Foothill Boulevard resumes in Pasadena at its intersection with Walnut Street and Greenwood Avenue. It then has an intersection with Craig Avenue. It passes through Lamanda Park, where it has intersections with Sierra Madre Boulevard, Altadena Drive, and San Gabriel Boulevard. It has direct freeway ramps to or from I-210 west at Rosemead Boulevard (SR 19), Quigley Avenue, and Michillinda Avenue at the line at the Pasadena-East Pasadena-Arcadia
 tripoint; and Baldwin Avenue in Arcadia. In Arcadia, the street has an intersection with Santa Anita Avenue before entering Monrovia. In Monrovia, it has intersections with Mayflower Avenue, Myrtle Avenue, and California Avenue, before meeting its eastern terminus at the intersection of Mountain Avenue and Deodar Lane. The segment of Foothill Boulevard between Santa Anita Avenue in Arcadia to Shamrock Avenue in Monrovia follows the 1926-1940 alignment of U.S. Route 66 (US 66).

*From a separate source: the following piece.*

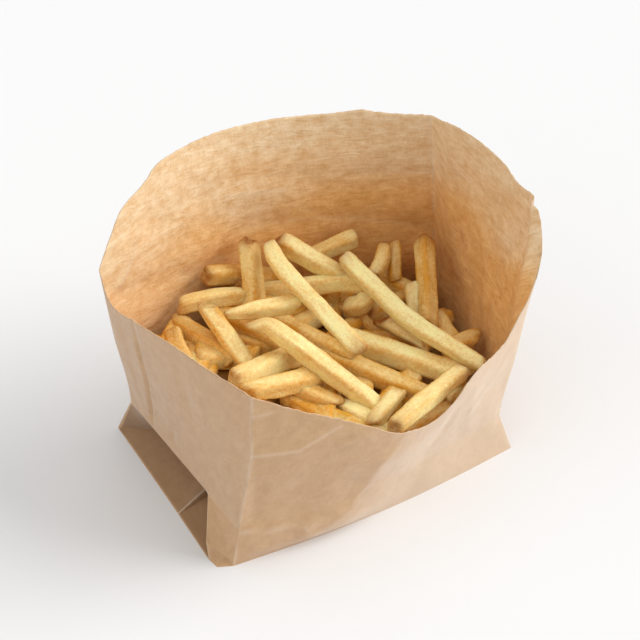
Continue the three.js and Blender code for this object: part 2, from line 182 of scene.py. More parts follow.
# Paper that has been handled. Its many faint folds, by panel: how many, and the way they run
# (degrees from level, and the spread of that). Then their half length, depth and half width.
HANDLING = {FRONT: (26, 25, 60), RIGHT: (34, 90, 28), BACK: (46, 4, 24), LEFT: (22, 80, 45)}
FAINT_FOLD = {"reach": (6, 26), "depth": (0.12, 0.5), "width": (3, 9)}
WAVE = {"out": 0.35, "length": 26}  # how the whole sheet waves
WORN_LINE = 0.8  # half width of the pale line that wear leaves along a fold
CORNER_LINE = {"width": 0.7, "length": 14}  # the same at a corner, and how long its worn bits are

# How pale the paper is made: 0 where it is fresh. Wear pales the faint folds, the corners and
# the tuck's crease; the ridge and ear folds get a painted highlight, the front's right a painted sheen.
SCUFF_AND_SHEEN = {"faint": 0.2, "corner": 0.8, "tuck": 0.35, "fold_highlight": 1.2, "pale_scuff_and_sheen": 0.75}

# Stains and painted shade. The layers of a tuck are darkened for their glue and as painted shade
# of the recess under the overhang. Grease soaks up from the fries: by height from soaked to dry,
# with an edge that wanders, and from the dry left to the greasy right.
PASTE_AND_SHADE = 0.8
GREASE = {"height": (62, 112), "wander": 8, "length": 30, "across": (-100, 60)}


# ---------------------------------------------------------------- the fries: driving dimensions

CORE_GAP = ((19, 12), (35, 5))  # the core stays this far inside the bag, by height
# Top of the core at the middle of the bag, and its rise for each mm to the back and right.
CORE_TOP = {"height": 41, "back": 0.12, "right": -0.09}
# The core's mesh. heights: of the rings up its side. columns: on each panel, between shares. top:
# size of the rings over its top. under: how far it lies under the slope, and rim: as much again
# at its rim. Its lumps have a height and a length.
CORE_MESH = {
    "heights": (1.3, CREASE_HEIGHT, 30.0), "columns": 24, "shares": (0.17, 0.83),
    "top": (1.0, 0.93, 0.86, 0.78, 0.7, 0.6, 0.5, 0.4, 0.3, 0.2, 0.1),
    "under": 2, "lump_height": 1.6, "lump_length": 13, "rim": 3,
}

WALL_GAP = 1.0  # a fry stays this far inside the bag
FRY_REACH = 5.0  # a fry of full size reaches this far from its middle line
SHORTEST_FRY = 12.0  # what is left of a fry by a wall is dropped if it is shorter

# The fries that lie half sunk in the top of the core, in rows from front to back.
BED = {
    "rows": 5, "columns": 6, "width": 54, "depth": 37, "wander": 7, "length": (36, 52),
    "swing": 62, "lift": (-1, 3.5), "size": (0.85, 1.05), "tone": (0.5, 0.8),
}

# The fries that show, from the lowest to the highest. points: the middle line. size: side of
# the section as a share of the cut. tone: from pale 0 to golden 1. tips: how brown the ends are.
# roll: turn of the section about the line, in degrees. taper: size of the ends.
Fry = namedtuple("Fry", "points size tone tips roll taper",
                 defaults=(1.0, 0.35, (0.5, 0.5), 0, (1, 1)))
FRIES = (
    Fry(((30, -39, 34), (47, -34, 34))),
    Fry(((8, -46, 37), (34, -43, 35))),
    Fry(((52, -15, 39), (65, -18, 40)), 0.95, 0.5),
    Fry(((56, -16, 37), (59, 4, 40)), 1.0, 0.5),
    Fry(((32, 3, 50), (41, -16, 45)), 0.85, 0.15, (1.0, 0.2), 20, (0.9, 0.5)),
    Fry(((-22, -9, 43), (-12, -31, 41)), 1.0, 0.6),
    Fry(((-6, -19, 43), (4, -45, 37)), 1.0, 0.0, (0.0, 0.0), 10, (0.35, 1)),
    Fry(((2, 3, 46), (31, -39, 38)), 1.0, 0.6),
    Fry(((13, 8, 47), (47, -37, 42)), 1.12, 0.15),
    Fry(((-23, 25, 48), (-4, 7, 45)), 1.0, 0.7),
    Fry(((-22, -4, 49), (-8, -25, 44)), 1.0, 0.6),
    Fry(((-7, 34, 50), (12, -9, 44)), 1.05, 0.6),
    Fry(((26, 25, 45), (32, 8, 40)), 0.8, 0.5),
    Fry(((55, 14, 51), (48, -1, 43)), 0.9, 0.2, (0.3, 0.3), 20),
    Fry(((49.5, 37.5, 46), (61, 8, 42)), 0.95, 0.5),
    Fry(((59, 34, 58), (53, 24, 47)), 0.7, 0.7, (0.6, 0.3)),
    Fry(((68, 25, 63), (49, -6, 44)), 0.95, 0.65, (1.0, 0.3), 45),
    Fry(((-45, 19, 52), (-26, 14, 47)), 1.0, 0.45),
    Fry(((-49, 30, 62), (-49, 20, 50)), 1.0, 0.5, (0.5, 0.3), 20),
    Fry(((-42, 41, 54), (-30, 10, 50)), 1.0, 0.7, (0.6, 0.3)),
    Fry(((-26, 40, 54), (-8, 6, 49)), 1.0, 0.7),
    Fry(((-24, 40, 54), (0, 33, 51)), 0.9, 0.6),
    Fry(((-11, 46, 58), (-11, 42, 46)), 0.8, 0.6),
    Fry(((-24, 48, 66), (-8, 48, 60), (16, 44, 49)), 1.0, 0.5, (0.7, 0.4), 10),
    Fry(((-39, 43, 60), (-11, 36, 58)), 0.85, 0.35, (0.4, 0.3)),
    Fry(((-3, 49, 75), (-7, 39, 65), (-13, 27, 51)), 1.0, 0.35, (0.8, 0.3), 40),
    Fry(((-40, -13, 57), (-6, -12, 49)), 0.95, 0.35, (0.3, 0.3)),
    Fry(((-42, -6, 59), (-3, 4, 48)), 1.0, 0.2, (0.5, 0.3)),
    Fry(((-33, 31, 66), (-31, 19, 59), (-28, 5, 50)), 0.9, 0.3, (0.5, 0.3), 15),
    Fry(((-28, 24, 64), (-15, 20, 64), (2, 17, 62)), 0.85, 0.25, (0.5, 0.2), 0, (0.5, 1)),
    Fry(((22, 46, 57), (44, 40, 64)), 0.9, 0.25, (0.3, 0.3)),
    Fry(((54, 34, 60), (49, 28, 58), (42, 24, 54)), 0.75, 0.45, (0.5, 0.3)),
    Fry(((-5, 43, 53), (14, 30, 57), (29, 22, 58), (34, 16, 55), (30, 14, 52), (25, 18, 49)),
        0.9, 0.2, (0.3, 0.6)),
    Fry(((9, 47, 72), (31, 23, 56)), 0.95, 0.1, (0.9, 0.3), 10),
    Fry(((-1, -41, 43), (16, -34, 47)), 0.75, 0.2),
    Fry(((-23, 12, 63), (-18, 8, 65), (-15, 0, 64), (-7, -13, 56), (7, -34, 42)), 0.92, 0.1,
        (0.5, 0.2), 15, (0.7, 1)),
    Fry(((42, -40, 50), (1, -52, 49)), 0.86, 0.3, (0.7, 0.5)),
    Fry(((29, 27, 68), (33, 8, 62), (38, -12, 56), (52, -42, 48)), 0.88, 0.12, (0.7, 0.3), 20,
        (1, 0.85)),
    Fry(((2, 40, 77), (0, 28, 74), (4, 11, 67), (9, -18, 58)), 0.92, 0.05, (0.6, 0.5), 20,
        (0.8, 1.08)),
)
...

The traversable route between the Pasadena-Monrovia and Irwindale-Azusa segments is along Mountain Avenue and Huntington Drive in Monrovia, Duarte, and Irwindale.

===Irwindale and Azusa===

The Azusa segment of Foothill Boulevard Begins at Huntington Drive at the San Gabriel River at the Irwindale-Azusa line. The route then curves to the east and then has an intersection with Irwindale Avenue in Irwindale before reentering Azusa. East of Cerritos Avenue, Alosta Avenue forks southeast to follow the Historic US 66 alignment, while Foothill Boulevard meets its eastern terminus at Citrus Avenue at the Azusa-Glendora line.

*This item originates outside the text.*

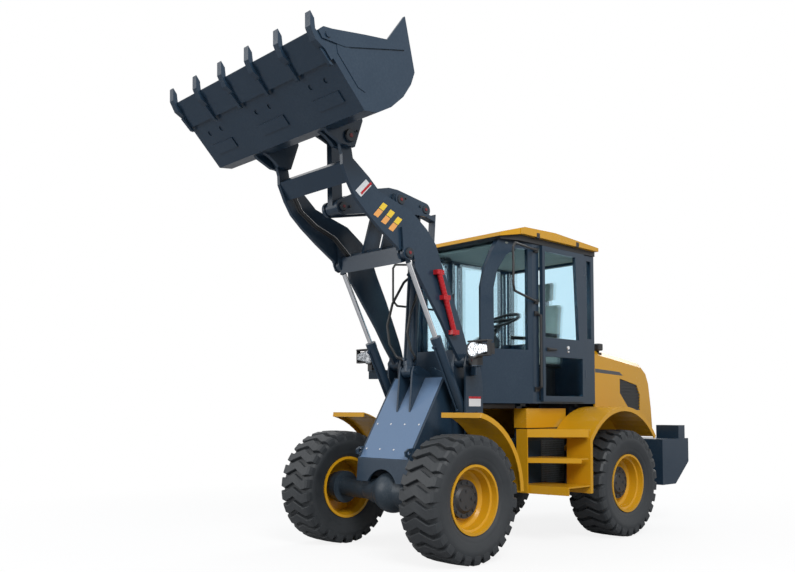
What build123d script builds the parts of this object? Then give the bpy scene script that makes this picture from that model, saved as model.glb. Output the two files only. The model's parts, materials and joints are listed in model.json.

For the traversable route bridging Foothill Boulevard's third gap, Glendora renamed its segment of Alosta Avenue as "Route 66", explicitly marking the city's portion of the Historic US 66 alignment.

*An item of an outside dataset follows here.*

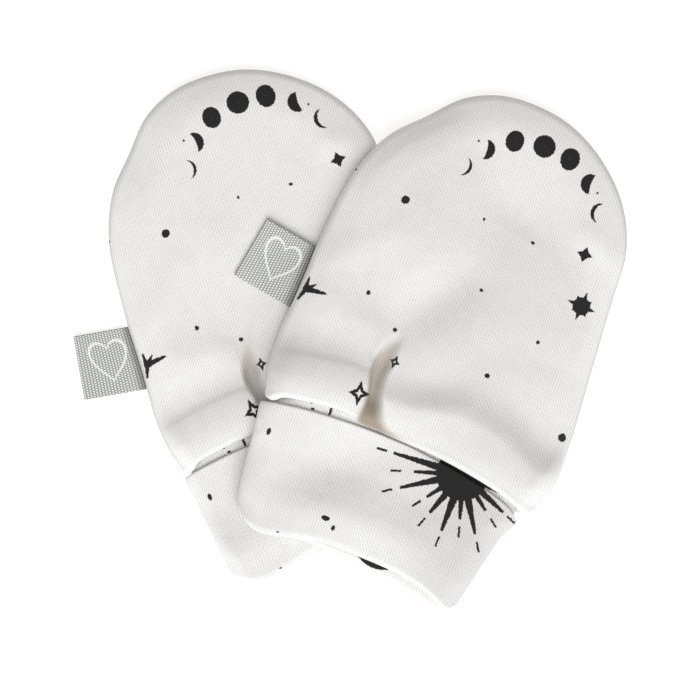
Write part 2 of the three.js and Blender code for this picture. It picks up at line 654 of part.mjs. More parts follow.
// The label: a strip of tape that comes out of the seam, lies down, and folds back into the seam.
function label(name, lift, material) {
  const outward = new THREE.Vector2(-Math.cos(labelTilt), Math.sin(labelTilt));
  const sideways = new THREE.Vector2(Math.sin(labelTilt), Math.cos(labelTilt));
  const steps = 6;
  const reaches = [0, 0.1, 0.25, 0.45, 0.7, 0.93];
  const foldAngles = [-90, -45, 0, 45, 90].map(THREE.MathUtils.degToRad);
  const path = [
    ...reaches.map((share) => ({ share, lift: -tapeFold, out: 0 })),
    ...foldAngles.map((a) => ({ share: 1, lift: tapeFold * Math.sin(a), out: tapeFold * Math.cos(a) })),
    ...[...reaches].reverse().map((share) => ({ share, lift: tapeFold, out: 0 })),
  ];
  const grid = path.map((station) =>
    Array.from({ length: steps + 1 }, (_, i) => {
      const side = (0.5 - i / steps) * labelWidth;
      const sewn = new THREE.Vector2(labelAt.across, labelAt.along).addScaledVector(sideways, side);
      const toSeam = insideSeam(sewn.x, sewn.y) + seamGap;
      const from = toSeam / Math.cos(labelTilt);
      const reach = lerp(from, labelReach - tapeFold, station.share) + station.out;
      const at = sewn.addScaledVector(outward, reach);
      const middle = lerp(seamHeight, tapeFold, eased(reach / droopReach));
      return new THREE.Vector3(at.x, at.y, middle + station.lift + lift(at.x, at.y));
    }),
  );
  const across = steps + 1;
  const behind = (i) => gridNormal(grid, Math.floor(i / across), i % across).multiplyScalar(-tapeWall);
  return sheetMesh(name, grid.flat(), gridFaces(grid.length, across), behind, material);
}

// One mitten's four pieces, in the mitten's frame, in a group that places it.
function mitten(side, place, cloth, tape) {
  const lift = liftFor(place);
  const group = new THREE.Group();
  group.position.set(place.x, place.y, 0);
  group.rotation.z = place.turn;
  group.add(
    frontPanel(`${side}_front_panel`, lift, cloth),
    backPanel(`${side}_back_panel`, lift, cloth),
    cuff(`${side}_cuff`, lift, cloth),
    label(`${side}_label`, lift, tape),
  );
  return group;
}

const cloth = new THREE.MeshStandardMaterial({ color: 0xefece6, roughness: 0.92, metalness: 0 });
const tape = new THREE.MeshStandardMaterial({ color: 0xa9afa8, roughness: 0.85, metalness: 0 });
const pair = new THREE.Group();
pair.add(mitten("left", leftPlace, cloth, tape), mitten("right", rightPlace, cloth, tape));

export default pair;
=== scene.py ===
# The looks of a pair of baby mittens laid flat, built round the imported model.
# Blender works in metres. The tables below are in millimetres, in one mitten's own frame:
# u runs across to the right and v along to the fingertips.
import math
from functools import partial
import bpy
import bmesh
import numpy as np
from mathutils import Matrix, Vector


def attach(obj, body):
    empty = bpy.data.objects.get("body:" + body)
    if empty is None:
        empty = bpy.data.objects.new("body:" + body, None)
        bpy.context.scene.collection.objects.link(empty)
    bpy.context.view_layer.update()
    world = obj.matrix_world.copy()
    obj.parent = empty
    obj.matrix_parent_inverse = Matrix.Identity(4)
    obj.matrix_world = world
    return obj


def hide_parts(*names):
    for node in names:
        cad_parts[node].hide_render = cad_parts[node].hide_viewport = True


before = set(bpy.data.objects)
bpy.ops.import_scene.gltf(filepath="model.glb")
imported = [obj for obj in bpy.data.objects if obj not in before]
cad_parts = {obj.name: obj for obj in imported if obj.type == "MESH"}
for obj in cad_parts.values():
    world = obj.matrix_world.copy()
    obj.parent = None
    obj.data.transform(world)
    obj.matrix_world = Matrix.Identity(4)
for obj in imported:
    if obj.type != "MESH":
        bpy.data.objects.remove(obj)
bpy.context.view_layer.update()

# camera
cameraLook = {
    "aim": (0.26, -2.79),  # the middle of the picture
    "across": 182,  # how much of the floor the picture takes in
    "level": 5,  # the height at which that holds
    "lens": 200,
    "sensor": 36,
    "clip": (0.01, 20),
}
lensDistance = cameraLook["across"] * cameraLook["lens"] / cameraLook["sensor"]
cameraData = bpy.data.cameras.new("camera")
cameraData.type = "PERSP"
cameraData.sensor_width = cameraLook["sensor"]
cameraData.lens = cameraLook["lens"]
cameraData.clip_start, cameraData.clip_end = cameraLook["clip"]
camera = bpy.data.objects.new("camera", cameraData)
camera.location = Vector((*cameraLook["aim"], cameraLook["level"] + lensDistance)) / 1000
bpy.context.scene.collection.objects.link(camera)
bpy.context.scene.camera = camera
print("camera placed")


# small helpers for shape
def lerp(a, b, t):
    return a + (b - a) * t


def eased(t):
    t = np.clip(t, 0, 1)
    return t * t * (3 - 2 * t)


def ramp(value, start, width):
    # from 0 at the start to 1 one width further on
    return eased((value - start) / width)


def rounded(t):
    # a quarter ellipse, from 0 at an edge to 1 at its inner end
    return np.sqrt(1 - (1 - np.clip(t, 0, 1)) ** 2)


def hermite(t, a, slopeA, b, slopeB):
    return ((2 * t**3 - 3 * t**2 + 1) * a + (t**3 - 2 * t**2 + t) * slopeA
            + (3 * t**2 - 2 * t**3) * b + (t**3 - t**2) * slopeB)


def curveThrough(keys, values):
    # a smooth curve through a short table
    order = np.argsort(keys)
    x, y = np.array(keys, float)[order], np.array(values, float)[order]
    slope = np.empty_like(x)
    slope[1:-1] = (y[2:] - y[:-2]) / (x[2:] - x[:-2])
    slope[0], slope[-1] = (y[1] - y[0]) / (x[1] - x[0]), (y[-1] - y[-2]) / (x[-1] - x[-2])

    def at(where):
        w = np.clip(where, x[0], x[-1])
        i = np.clip(np.searchsorted(x, w) - 1, 0, len(x) - 2)
        span = x[i + 1] - x[i]
        t = (w - x[i]) / span
        return hermite(t, y[i], span * slope[i], y[i + 1], span * slope[i + 1])
    return at


def graded(length, spots, coarsest):
    # shares from 0 to 1, close together near each spot: (where, step there, how fast it grows)
    at = [0]
    while at[-1] < length:
        at.append(at[-1] + min([coarsest] + [s + grow * abs(at[-1] - w) for w, s, grow in spots]))
    return np.array(at) / at[-1]


def latticeAt(lattice, i, j):
    # reads a lattice between its points with a cubic spline
    i0, j0 = np.floor(i).astype(int), np.floor(j).astype(int)
    last = lattice.shape[0] - 1

    def parts(f):
        return ((1 - f) ** 3 / 6, (3 * f**3 - 6 * f**2 + 4) / 6,
                (-3 * f**3 + 3 * f**2 + 3 * f + 1) / 6, f**3 / 6)
    rows, columns = parts(i - i0), parts(j - j0)
    near = [(np.clip(i0 + k, 0, last), np.clip(j0 + k, 0, last)) for k in (-1, 0, 1, 2)]
    return sum(rows[a] * columns[b] * lattice[near[a][0], near[b][1]] for a in range(4) for b in range(4))


def softNoise(u, v, size, seed):
    # smooth random relief of about 1, with bumps of that size
    lattice = np.random.default_rng(seed).standard_normal((80, 80)) * 2.2
    return latticeAt(lattice, (u + 100) / size % 76 + 1, (v + 100) / size % 76 + 1)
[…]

===San Dimas to San Bernardino===
The final segment begins at Amelia Avenue on the Glendora-San Dimas line, where Glendora's "Route 66" street designation turns back into Foothill Boulevard. It then has an intersection with San Dimas Avenue, which heads south to an SR 210. Foothill Boulevard the intersects with Walnut Avenue before meeting San Dimas Canyon Road west of the San Dimas-La Verne line.

In La Verne, Foothill Boulevard assumes the designation SR 66 after it intersects with SR 210. SR 66/Foothill Boulevard then heads southeast before entering Pomona and turning due east. The highway continues to Towne Avenue at the Pomona-Claremont line where state maintenance of the western segment of SR 66 officially ends. Foothill Boulevard then passes by Claremont Colleges before crossing into Upland in San Bernardino County.

In Upland, Foothill Boulevard passes by Cable Airport to the south, continuing due east. The highway intersects Euclid Avenue (SR 83) before entering Rancho Cucamonga. Foothill Boulevard continues east into Rialto, where the SR 66 designation resumes.

SR 66/Foothill Boulevard enters San Bernardino at Pepper Avenue. Foothill Boulevard then ends at Nuñez Park, where it splits into 4th Street and 5th Street/SR 66.